How a Blended Model Can Solve Some Market Failures (Part 2): Gradian finds a way to scale anesthesia machines according to demand
Editor’s note: This is the second of a two-part article about how Gradian Health Systems harnesses a seldom-used business model –foundation-owned social enterprise – to manufacture, sell, distribute and support its anesthesia machine. Part 1 described some of the challenges medical equipment manufacturers face in low-income countries, and why conventional models haven’t worked there. This article is part of the market dynamics initiative on NextBillion Health Care. The ongoing series looks to encourage discussion and understanding around how markets impact health outcomes. Click here to read other articles in the series and here to read an explanation of market dynamics as a concept and practice.
A bit of background is necessary to help illustrate how we use this foundation-owned social enterprise model. In the 1990s, a British anesthesiologist working in Malawi, Dr. Paul Fenton, created the Universal Anaesthesia Machine (UAM) in what was a textbook case of necessity birthing invention: When the electricity cut out or the supply chain failed to provide oxygen canisters on time, the conventional anesthesia machines he used to provide anesthesia wouldn’t work. Without the ability to provide general anesthesia, some surgeries couldn’t be performed and patient care suffered.
The machines Fenton had on hand weren’t designed to function in such an environment. So he built his own anesthesia machine that would function without electricity or compressed oxygen, and the forerunner to the UAM was born.
Later, Fenton partnered with a foundation to refine his design. Market research and clinical feedback confirmed what he and his colleagues intuited: There was and still is an enormous need for a device like the UAM in many low-income countries and resource-constrained hospitals around the world.
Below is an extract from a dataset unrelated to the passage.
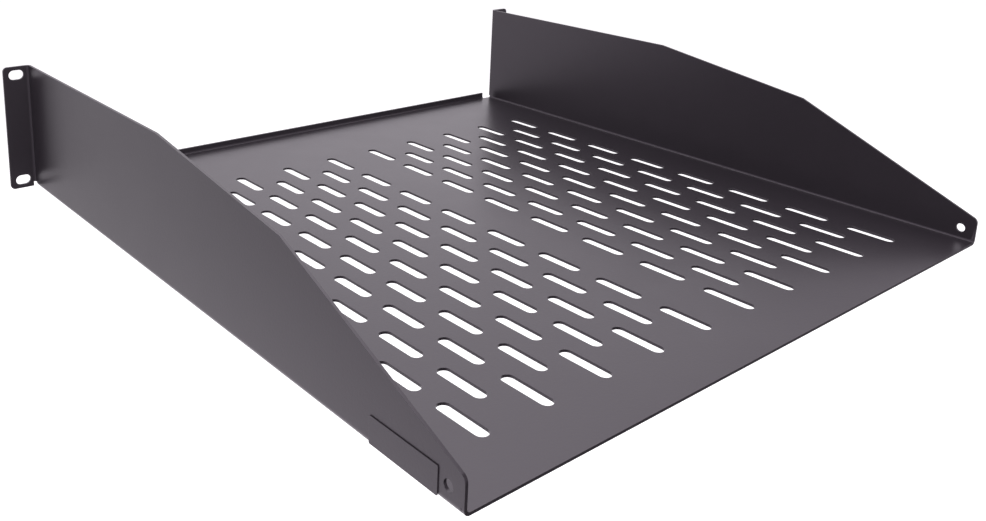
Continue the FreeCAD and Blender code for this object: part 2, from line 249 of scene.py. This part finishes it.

With a compelling product on its hands, the foundation had to decide how to get it to hospitals around the world. For a variety of legal and technical reasons (an entire future blog in itself), the foundation chose to begin by spinning off the idea into a separate legal entity, and Gradian Health Systems was created, with the foundation as its sole owner and investor.
Like any organization, we have a limited budget and we use it to maximize the return on investment. But the foundation judges its success based not on how much profit can be generated but on the “extra-financial value” created – known in philanthropic circles as the “social return on investment” (SROI). The more people that have access to safe surgery and anesthesia through the use of the UAM, the higher the SROI.
(The UAM being used in surgery at a hospital in Bahir Dar, Ethiopia, left.)
Early on, we decided that donating UAMs was an inefficient way to produce this SROI; our impact was constrained by the number of machines we could donate based on a yearly budget. Demand exceeded supply.
So we chose to use a model that allows us to scale according to demand: selling machines at their marginal manufacturing and shipping cost. This frees up our philanthropic funding to build out a potential market for the machine and address the post-sale market failures described above.
Like a traditional business, we’re investing in the creation of the market by spending money up front – on marketing, research and development, international quality certification and the like – to drive future sales of the machine. Unlike a traditional business, we don’t expect to recoup that cost; it’s paid for with philanthropic funding so that we can offer the machine at as low a cost as possible – an important factor in hospitals’ buying decisions.
Crucially, the foundation’s investment allows us to address the market’s failure to address the post-sale needs of the customer: robust machine training for clinicians and biomedical technicians; easily accessible, open-source spare parts that can often be procured locally; timely maintenance and repair backed by warranty. Using philanthropic dollars ensures that these critically important components will be high quality and ubiquitous, even if they aren’t profitable.
To be sure, these components are expensive, but they are vital to ensuring the provision of safe surgery and anesthesia and, to our customers, produce the highest and longest-lasting SROI.
The idea of a foundation owning a commercial entity seems to be a novel subset of venture philanthropy that offers any number of exit options: the social enterprise could spin off as a for-profit, a nonprofit, or could stay a long-term investee of the foundation. Ultimately, this decision simply depends on the aims of each organization and the needs of the customer.
Whatever the decision, it’s critical that the foundation and social enterprise commit to one another; it would challenge the sustainability of philanthropic investment to, say, have the foundation simply stop funding at the wrong time.
And this model isn’t right for every situation. Foundations should not waste fixed philanthropic dollars on markets that aren’t failing, and some philanthropic solutions simply can’t rely on a market to offer goods and services. But it can be an effective solution when, as in our case, a market exists but is largely failing to serve the customer.
Foundation-owned social enterprise is a novel philanthropic model that has the potential to help solve market failures in a variety of contexts. It’s so novel, actually, that we don’t know of many other instances of its use; if you know of an organization doing something similar, let us know.
Mike Miesen is a business strategy analyst at Gradian Health Systems, a nonprofit social enterprise that equips low-resource hospitals to deliver anesthesia in any environment.